# WP&Y LS Class 90



## Lorna (Jun 10, 2008)

Not sure how many people are familiar with Ed's Gartenbahn in the Netherlands but I got a notification that the next model they are working on is the WP&Y Class 90 diesels. 



Scale is not indicated but considering that their Swiss models are 1:22.5 I am guessing the same. A great companion piece for the LGB Alcos.


I three paint schemes: All Blue, The White and Blue, and the current Yellow and Green. 



I made an inquiry about as built vs rebuilt and the answer was it will come in both versions. 



Lorna


----------



## Manhart (Dec 27, 2007)

Thanks for this info. I like this loco and i could see them 1999. I will order 2 units in yellow/green.


----------



## EddeBruijn (Apr 26, 2015)

Hello,


The first pictures of the model are available on the website of Ed's Garten Bahn. 



Cheers,


Ed


----------



## Homo Habilis (Jul 29, 2011)

Here - Ed's Garten Bahn


----------



## EddeBruijn (Apr 26, 2015)

Thanks for the link, being a junior member I’m not allowed to post links or pictures...

Ed


----------



## EddeBruijn (Apr 26, 2015)

Hello,


After several requests we've decide to produce this model also in scale 1/20.3.


Best regards,


Ed


----------



## Pete Thornton (Jan 2, 2008)

Photos:


----------



## Pete Thornton (Jan 2, 2008)

This is made in the Netherlands for a European and US audience?
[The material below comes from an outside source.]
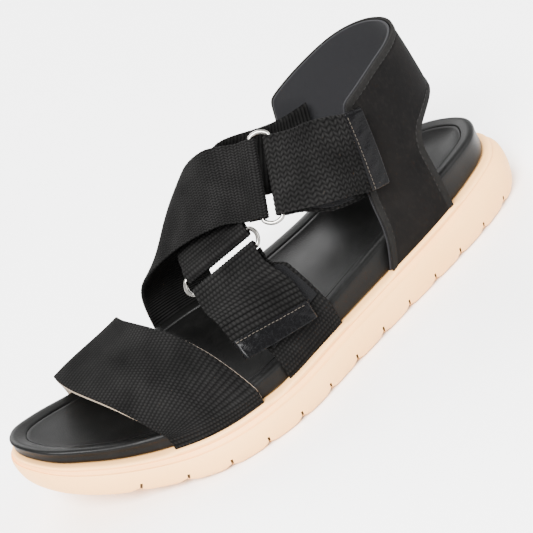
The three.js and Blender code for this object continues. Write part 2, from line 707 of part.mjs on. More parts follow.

My impression is that garden modellers on both continents who buy lots of trains tend to be LGB followers and not too picky about scale [note I said "tend" - I didn't say they were all like that.] So the majority of the money is spent by people who aren't too fussy about scale?

And what freight or passenger equipment is available to match a 1:20th scale WP&Y Ge class90? Most of the stuff is going to be 1:22.5. So how many 1:20 models get sold versus 1:22.5? 1:20 scale guys tend to be few and far between and are picky, picky, picky.


----------



## Lorna (Jun 10, 2008)

Well depending on era modeled, some repainted AMS passenger cars could make up a train. The WPY used a lot of Colorado equipment. True some of the unique cars like the container and Anvil ore cars are not readily available.


----------



## pipalya (Apr 1, 2019)

I think scale here is a big issue. As I have a collection of WP in 1:22.5 the loco would be out of place. Possible loss of a customer and maybe many more. Peter


----------



## Lorna (Jun 10, 2008)

pipalya said:


> I think scale here is a big issue. As I have a collection of WP in 1:22.5 the loco would be out of place. Possible loss of a customer and maybe many more. Peter



You do realize that it is being made in both 1:22.5 and 1:20.3 right?


Ed got enough requests to produce it in 1:20.3 that he is doing so for an extra cost. 



The rest of his excellent models of mostly Swiss narrow gauge is also 1:22.5.


----------



## Manhart (Dec 27, 2007)

I have 2 GE90 now on my garden railway.










I made some modifications: Link (german text)

Regards Matthias


----------